Tanzanian President John Magufuli dead at 61


July 5 (UPI) — Tanzanian President John Magufuli died at a hospital in the port city of Dar es Salaam after he was last seen in public two weeks ago, officials said Wednesday. He was 61.

Vice President Samia Suluhu Hassan said Magufuli died of heart complications during treatment at Mzena Hospital, noting that he had experienced chronic atrial fibrillation for more than a decade.


She added that funeral plans were underway and flags will fly at half-staff throughout the nation.

Magufuli was last seen in public on Feb. 27, prompting speculation that he was hospitalized with COVID-19 after he had downplayed the threat of the virus to the nation’s citizens, urging them to combat it with prayer rather than masking and social distancing.

The government has repeatedly denied these claims.

Magufuli, a trained chemist and former teacher, served as Tanzania’s minister of public works from 2005 until he was elected president in 2015.

He earned the nickname “the bulldozer” in reference to both his blunt leadership style and his commitment to improving Tanzania’s infrastructure.

Early in his presidency, Magufuli was lauded for fighting corruption and bolstering the economy but came under fire later in his term for shutting down dissent and freedom of expression, and implementing laws that tightened his party’s hold on political power.
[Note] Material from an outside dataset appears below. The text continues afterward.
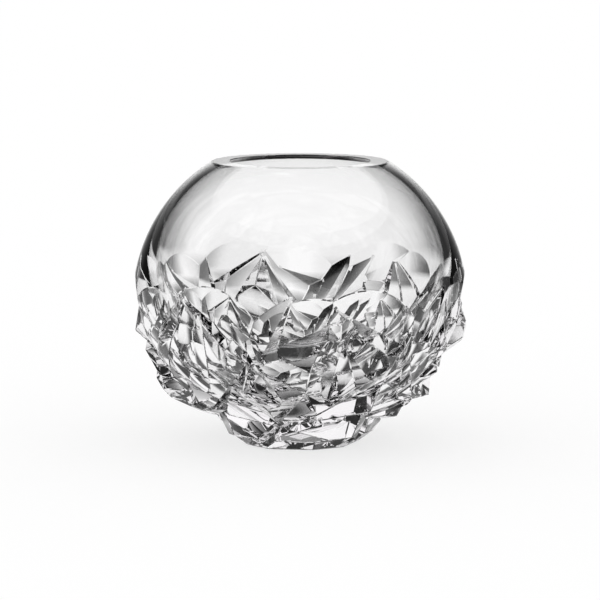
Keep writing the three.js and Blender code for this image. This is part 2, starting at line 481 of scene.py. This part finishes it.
def bareMaterial(label):
    # a material with only its output, and the socket that its shader goes to
    material = bpy.data.materials.new(label)
    material.use_nodes = True
    tree = material.node_tree
    tree.nodes.remove(tree.nodes["Principled BSDF"])
    return material, tree, tree.nodes["Material Output"].inputs["Surface"]


# A pale floor: much of its white is its own, so that the shadow of clear glass stays light
floorLook = {"size": 12, "paper": 0.3, "glow": 0.7}


def makeFloor():
    mesh = bpy.data.meshes.new("paleFloor")
    half = floorLook["size"] / 2
    corners = [(-half, -half, 0), (half, -half, 0), (half, half, 0), (-half, half, 0)]
    mesh.from_pydata(corners, [], [(0, 1, 2, 3)])
    material, tree, surface = bareMaterial("palePaper")
    paper = put(tree, "ShaderNodeBsdfDiffuse", {"Color": grey(floorLook["paper"])})
    glow = put(tree, "ShaderNodeEmission", {"Color": grey(floorLook["glow"])})
    both = put(tree, "ShaderNodeAddShader", {0: paper.outputs[0], 1: glow.outputs[0]})
    tree.links.new(both.outputs[0], surface)
    mesh.materials.append(material)
    floor = addObject("paleFloor", mesh)


# Black cards round the set, as glass is photographed: the camera and the floor don't see them,
# only what shines through or off the glass does. Lengths are in metres from the vase, angles in
# degrees, round from +X or up from the horizon, and 1 is fully dense.
# The disc under the vase is painted shade: a dark card where the vase's own shadow falls.
cards = {
    "black": 0.02,                  # how light the cards themselves are
    "under": (0.045, 0.015),        # painted shade: a dark disc under the vase where its own shadow falls, seen only through the glass: where it ends and where it is whole
    "ring": (0.045, 0.055, 0.16, 0.3),  # round the vase: where it begins, is whole, thins and ends
    "ring dense": 0.98,
    "ring gaps": [-45, 0, 45, 60, 125, 180, 225],  # ways of its white stripes
    "gap half": 8,                  # half of a stripe's angle
    "gap soft": 5,
    "surround": (0.26, 0.34, 3.0),  # the floor beyond: where black begins, is whole and turns up
    "wall top": 45,                 # how high it goes up as a wall
    "lanes": [90, 180, 270],        # ways that stay white, for what lies straight behind the glass
    "lane half": 0.05,              # their half width at the vase
    "lane open": 6,                 # and how many degrees they open outwards
    "fade": [(0, 0), (2, 0.08), (5, 0.3), (9, 0.54),  # degrees from a lane, and how dense there
             (13, 0.74), (18, 0.85), (23, 0.91), (30, 0.98)],
    "windows": [(135, 0.16, 0.4), (315, 0.24, 0.65)],  # white patches of floor: way, from and to
    "window half": 0.08,            # half of their width
    "window soft": 0.03,
    "lid": (9, 42, 3),              # a band overhead outside the lanes: from, to and soft edge
    "lid reach": 0.98,              # how far out it is, as a share of the wall
    "lift": 0.0007,                 # how high the cards lie over the floor
    "widen": 0.004,                 # from about here out, the floor card's rows get ever wider
    "rows": {"floorCard": 110, "wallCard": 10, "lidCard": 20},
    "columns": 240,
}


def ramp(value, none, whole):
    return max(0, min(1, (value - none) / (whole - none)))


def faded(room):
    # how dense the surround is, by the degrees from the nearest lane
    for (before, thinner), (angle, dense) in zip(cards["fade"], cards["fade"][1:]):
        if room <= angle:
            return thinner + (dense - thinner) * (room - before) / (angle - before)
    return dense


def alongWay(x, y, way):
    # how far a point lies ahead along a way, and how far beside it
    turn = math.radians(way)
    return x * math.cos(turn) + y * math.sin(turn), abs(y * math.cos(turn) - x * math.sin(turn))


def surroundDense(x, y):
    rooms = []
    for lane in cards["lanes"]:
        ahead, aside = alongWay(x, y, lane)
        if ahead > 0:
            angle = math.degrees(math.atan2(aside - cards["lane half"], ahead))
            rooms.append(angle - cards["lane open"])
    return faded(max(0, min(rooms, default=180)))


def floorDense(x, y):
    away = math.hypot(x, y)
    begin, full, thin, end = cards["ring"]
    ring = cards["ring dense"] * ramp(away, begin, full) * ramp(away, end, thin)
    for gap in cards["ring gaps"]:
        ahead, aside = alongWay(x, y, gap)
        off = math.degrees(math.atan2(aside, ahead))
        ring *= ramp(off, cards["gap half"], cards["gap half"] + cards["gap soft"])
    surround = surroundDense(x, y) * ramp(away, *cards["surround"][:2])
    # the disc under the vase is painted shade, standing where the vase's own shadow falls
    dense = max(ramp(away, *cards["under"]), ring, surround)
    half, soft = cards["window half"], cards["window soft"]
    for way, near, far in cards["windows"]:
        ahead, aside = alongWay(x, y, way)
        window = min(ramp(ahead, near - soft, near), ramp(ahead, far + soft, far),
                     ramp(aside, half + soft, half))
        dense *= 1 - window
    return dense


def makeCard(label, pointAt, denseAt, material):
    # a card drawn in rows and columns round the vase, each point with its own density
    mesh = bpy.data.meshes.new(label)
    rows, columns = cards["rows"][label], cards["columns"]
    grid = [(360 * i / columns, j / rows) for j in range(rows + 1) for i in range(columns + 1)]
    row = columns + 1
    faces = [(j * row + i, j * row + i + 1, (j + 1) * row + i + 1, (j + 1) * row + i)
             for j in range(rows) for i in range(columns)]
    points = [pointAt(turn, t) for turn, t in grid]
    mesh.from_pydata(points, [], faces)
    shades = [denseAt(x, y, t) for (x, y, z), (turn, t) in zip(points, grid)]
    mesh.attributes.new("dense", "FLOAT", "POINT").data.foreach_set("value", shades)
    mesh.materials.append(material)
    card = addObject(label, mesh)
    card.visible_camera = False
    card.visible_diffuse = False
    card.visible_shadow = False


def makeCards():
    material, tree, surface = bareMaterial("blackCard")
    black = put(tree, "ShaderNodeEmission", {"Color": grey(cards["black"])})
    clear = put(tree, "ShaderNodeBsdfTransparent")
    dense = put(tree, "ShaderNodeAttribute", attribute_name="dense").outputs["Fac"]
    mixed = put(tree, "ShaderNodeMixShader", {0: dense, 1: clear.outputs[0], 2: black.outputs[0]})
    tree.links.new(mixed.outputs[0], surface)

    reach, widen, lift = cards["surround"][2], cards["widen"], cards["lift"]
    low, high, soft = cards["lid"]

    def spot(turn, away, height):
        angle = math.radians(turn)
        return (away * math.cos(angle), away * math.sin(angle), height)

    def onFloor(turn, t):
        # from the middle out, in ever wider steps
        return spot(turn, widen * ((reach / widen) ** t - (1 - t)), lift)

    def onDome(turn, rise, radius):
        up = math.radians(rise)
        return spot(turn, radius * math.cos(up), lift + radius * math.sin(up))

    def onWall(turn, t):
        return onDome(turn, cards["wall top"] * t, reach)

    def onLid(turn, t):
        return onDome(turn, low + (high - low) * t, reach * cards["lid reach"])

    def lidDense(x, y, t):
        return surroundDense(x, y) * ramp(min(t, 1 - t) * (high - low), 0, soft)

    makeCard("floorCard", onFloor, lambda x, y, t: floorDense(x, y), material)
    makeCard("wallCard", onWall, lambda x, y, t: surroundDense(x, y), material)
    makeCard("lidCard", onLid, lidDense, material)


# The photo's angle: a long lens, a little above the rim
view = {"lens": 181, "sensor": 36, "aim": (0, 0, 0.0635), "distance": 1.349, "above": 7.8}


def makeCamera():
    lens = bpy.data.cameras.new("camera")
    lens.lens = view["lens"]
    lens.sensor_width = view["sensor"]
    camera = addObject("camera", lens)
    above = math.radians(view["above"])
    aim = Vector(view["aim"])
    camera.location = aim + view["distance"] * Vector((0, -math.cos(above), math.sin(above)))
    camera.rotation_euler = (aim - camera.location).to_track_quat("-Z", "Y").to_euler()
    scene.camera = camera


# A plain white sky, and light that may pass through many facets
studio = {"sky": 1, "bounces": 24}


def makeLight():
    world = bpy.data.worlds.new("whiteStudio")
    world.use_nodes = True
    sky = world.node_tree.nodes["Background"]
    sky.inputs["Color"].default_value = (1, 1, 1, 1)
    sky.inputs["Strength"].default_value = studio["sky"]
    scene.world = world
    scene.view_settings.view_transform = "Standard"
    scene.cycles.max_bounces = studio["bounces"]
    scene.cycles.transmission_bounces = studio["bounces"]
    scene.cycles.transparent_max_bounces = studio["bounces"]


makeCamera()
makeLight()
makeFloor()
makeCards()
print("studio ready")

vase = makeVase(makeCrystal())
finishFaces(vase.data)
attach(vase, "root")
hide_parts("glass_body")
print("vase ready")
In his first term, Magufuli banned opposition rallies, eliminated licenses for non-governmental organizations and faced criticism for failing to investigate killings and abductions of journalists who were critical of the government.

Ahead of his second term, he took steps to make it difficult for opposition parties to campaign and blocked opposition representatives from polling stations as he won the election with 84% of the vote amid allegations of widespread fraud.

During the COVID-19 pandemic, Magufuli said that “vaccines don’t work” and his handling of the virus prompted condemnation from the World Health Organization, the Catholic Church and the U.S. Embassy.